- EXERCISE OBJECTIVE
Would you quote the material below in full and unchanged?

- DATA EXTRACT
--------------------------------------------------

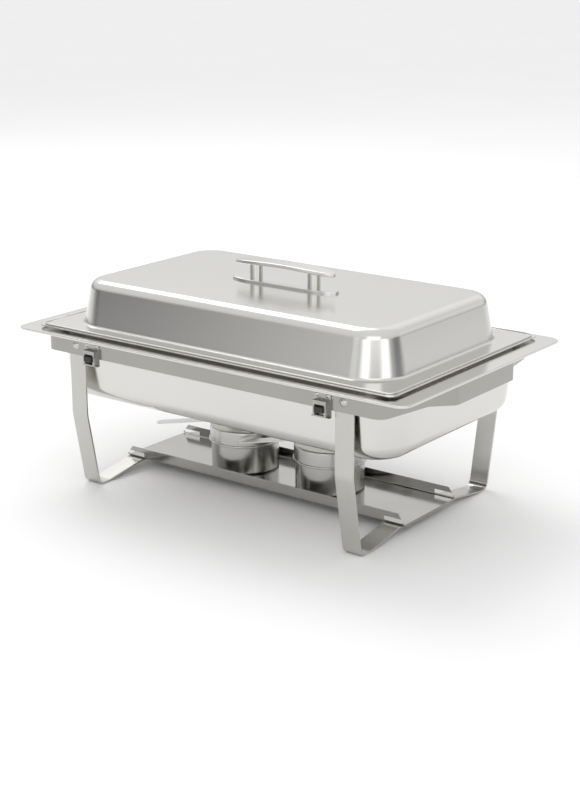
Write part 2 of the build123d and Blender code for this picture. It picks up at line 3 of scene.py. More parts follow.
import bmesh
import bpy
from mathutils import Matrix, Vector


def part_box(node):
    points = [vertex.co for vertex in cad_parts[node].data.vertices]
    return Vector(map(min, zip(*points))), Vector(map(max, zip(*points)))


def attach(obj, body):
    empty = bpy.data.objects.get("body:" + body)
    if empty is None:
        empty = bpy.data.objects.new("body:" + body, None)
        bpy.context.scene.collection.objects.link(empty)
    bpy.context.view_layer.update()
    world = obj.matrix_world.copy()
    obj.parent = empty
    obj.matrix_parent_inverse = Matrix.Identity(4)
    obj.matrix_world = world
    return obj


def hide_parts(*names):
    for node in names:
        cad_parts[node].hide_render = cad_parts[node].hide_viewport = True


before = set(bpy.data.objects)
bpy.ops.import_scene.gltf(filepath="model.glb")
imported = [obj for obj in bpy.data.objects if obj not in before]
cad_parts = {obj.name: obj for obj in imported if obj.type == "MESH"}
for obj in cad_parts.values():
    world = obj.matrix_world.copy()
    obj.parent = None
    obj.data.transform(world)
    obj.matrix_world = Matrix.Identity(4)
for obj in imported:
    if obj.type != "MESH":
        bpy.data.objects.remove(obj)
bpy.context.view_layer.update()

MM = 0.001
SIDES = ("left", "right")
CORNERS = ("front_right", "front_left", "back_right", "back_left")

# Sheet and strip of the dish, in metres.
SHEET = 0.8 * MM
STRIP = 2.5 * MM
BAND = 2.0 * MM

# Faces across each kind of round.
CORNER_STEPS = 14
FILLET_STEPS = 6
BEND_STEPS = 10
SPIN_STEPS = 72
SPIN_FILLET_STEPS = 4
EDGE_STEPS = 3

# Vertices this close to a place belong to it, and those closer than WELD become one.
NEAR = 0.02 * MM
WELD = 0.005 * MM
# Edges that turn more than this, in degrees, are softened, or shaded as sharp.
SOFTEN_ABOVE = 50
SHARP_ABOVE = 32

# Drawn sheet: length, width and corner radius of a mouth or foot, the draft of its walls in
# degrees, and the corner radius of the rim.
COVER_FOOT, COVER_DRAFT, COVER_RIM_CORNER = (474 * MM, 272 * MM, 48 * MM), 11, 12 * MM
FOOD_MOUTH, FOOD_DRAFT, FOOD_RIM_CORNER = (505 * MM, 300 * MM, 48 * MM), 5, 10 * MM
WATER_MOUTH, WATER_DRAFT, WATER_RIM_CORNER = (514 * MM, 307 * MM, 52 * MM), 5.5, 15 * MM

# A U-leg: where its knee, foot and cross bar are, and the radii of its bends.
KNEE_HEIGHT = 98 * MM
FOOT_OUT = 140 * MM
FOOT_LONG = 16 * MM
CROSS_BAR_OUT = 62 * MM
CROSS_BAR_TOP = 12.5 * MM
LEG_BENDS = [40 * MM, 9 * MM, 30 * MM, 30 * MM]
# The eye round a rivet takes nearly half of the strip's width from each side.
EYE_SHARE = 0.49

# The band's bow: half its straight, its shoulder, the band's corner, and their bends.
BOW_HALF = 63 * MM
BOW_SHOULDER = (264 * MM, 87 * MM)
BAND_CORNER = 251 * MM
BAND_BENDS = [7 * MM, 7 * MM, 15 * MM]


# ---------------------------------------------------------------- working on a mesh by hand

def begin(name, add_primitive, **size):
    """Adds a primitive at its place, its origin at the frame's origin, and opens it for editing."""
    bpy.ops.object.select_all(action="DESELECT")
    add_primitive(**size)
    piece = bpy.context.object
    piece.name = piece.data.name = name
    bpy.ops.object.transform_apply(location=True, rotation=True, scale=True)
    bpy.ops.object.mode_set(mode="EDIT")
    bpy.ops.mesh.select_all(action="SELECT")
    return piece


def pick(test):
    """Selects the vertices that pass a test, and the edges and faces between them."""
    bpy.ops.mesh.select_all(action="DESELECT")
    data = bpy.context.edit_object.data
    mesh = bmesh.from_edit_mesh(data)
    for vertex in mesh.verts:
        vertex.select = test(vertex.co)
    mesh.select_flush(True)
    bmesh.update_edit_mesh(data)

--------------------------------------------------

- WRITTEN SOLUTION
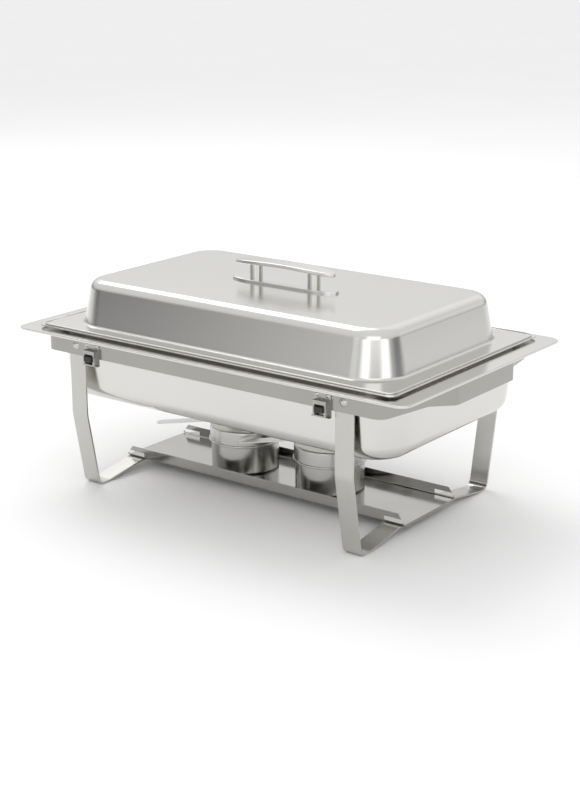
Write part 2 of the build123d and Blender code for this picture. It picks up at line 3 of scene.py. More parts follow.
import bmesh
import bpy
from mathutils import Matrix, Vector


def part_box(node):
    points = [vertex.co for vertex in cad_parts[node].data.vertices]
    return Vector(map(min, zip(*points))), Vector(map(max, zip(*points)))


def attach(obj, body):
    empty = bpy.data.objects.get("body:" + body)
    if empty is None:
        empty = bpy.data.objects.new("body:" + body, None)
        bpy.context.scene.collection.objects.link(empty)
    bpy.context.view_layer.update()
    world = obj.matrix_world.copy()
    obj.parent = empty
    obj.matrix_parent_inverse = Matrix.Identity(4)
    obj.matrix_world = world
    return obj


def hide_parts(*names):
    for node in names:
        cad_parts[node].hide_render = cad_parts[node].hide_viewport = True


before = set(bpy.data.objects)
bpy.ops.import_scene.gltf(filepath="model.glb")
imported = [obj for obj in bpy.data.objects if obj not in before]
cad_parts = {obj.name: obj for obj in imported if obj.type == "MESH"}
for obj in cad_parts.values():
    world = obj.matrix_world.copy()
    obj.parent = None
    obj.data.transform(world)
    obj.matrix_world = Matrix.Identity(4)
for obj in imported:
    if obj.type != "MESH":
        bpy.data.objects.remove(obj)
bpy.context.view_layer.update()

MM = 0.001
SIDES = ("left", "right")
CORNERS = ("front_right", "front_left", "back_right", "back_left")

# Sheet and strip of the dish, in metres.
SHEET = 0.8 * MM
STRIP = 2.5 * MM
BAND = 2.0 * MM

# Faces across each kind of round.
CORNER_STEPS = 14
FILLET_STEPS = 6
BEND_STEPS = 10
SPIN_STEPS = 72
SPIN_FILLET_STEPS = 4
EDGE_STEPS = 3

# Vertices this close to a place belong to it, and those closer than WELD become one.
NEAR = 0.02 * MM
WELD = 0.005 * MM
# Edges that turn more than this, in degrees, are softened, or shaded as sharp.
SOFTEN_ABOVE = 50
SHARP_ABOVE = 32

# Drawn sheet: length, width and corner radius of a mouth or foot, the draft of its walls in
# degrees, and the corner radius of the rim.
COVER_FOOT, COVER_DRAFT, COVER_RIM_CORNER = (474 * MM, 272 * MM, 48 * MM), 11, 12 * MM
FOOD_MOUTH, FOOD_DRAFT, FOOD_RIM_CORNER = (505 * MM, 300 * MM, 48 * MM), 5, 10 * MM
WATER_MOUTH, WATER_DRAFT, WATER_RIM_CORNER = (514 * MM, 307 * MM, 52 * MM), 5.5, 15 * MM

# A U-leg: where its knee, foot and cross bar are, and the radii of its bends.
KNEE_HEIGHT = 98 * MM
FOOT_OUT = 140 * MM
FOOT_LONG = 16 * MM
CROSS_BAR_OUT = 62 * MM
CROSS_BAR_TOP = 12.5 * MM
LEG_BENDS = [40 * MM, 9 * MM, 30 * MM, 30 * MM]
# The eye round a rivet takes nearly half of the strip's width from each side.
EYE_SHARE = 0.49

# The band's bow: half its straight, its shoulder, the band's corner, and their bends.
BOW_HALF = 63 * MM
BOW_SHOULDER = (264 * MM, 87 * MM)
BAND_CORNER = 251 * MM
BAND_BENDS = [7 * MM, 7 * MM, 15 * MM]


# ---------------------------------------------------------------- working on a mesh by hand

def begin(name, add_primitive, **size):
    """Adds a primitive at its place, its origin at the frame's origin, and opens it for editing."""
    bpy.ops.object.select_all(action="DESELECT")
    add_primitive(**size)
    piece = bpy.context.object
    piece.name = piece.data.name = name
    bpy.ops.object.transform_apply(location=True, rotation=True, scale=True)
    bpy.ops.object.mode_set(mode="EDIT")
    bpy.ops.mesh.select_all(action="SELECT")
    return piece


def pick(test):
    """Selects the vertices that pass a test, and the edges and faces between them."""
    bpy.ops.mesh.select_all(action="DESELECT")
    data = bpy.context.edit_object.data
    mesh = bmesh.from_edit_mesh(data)
    for vertex in mesh.verts:
        vertex.select = test(vertex.co)
    mesh.select_flush(True)
    bmesh.update_edit_mesh(data)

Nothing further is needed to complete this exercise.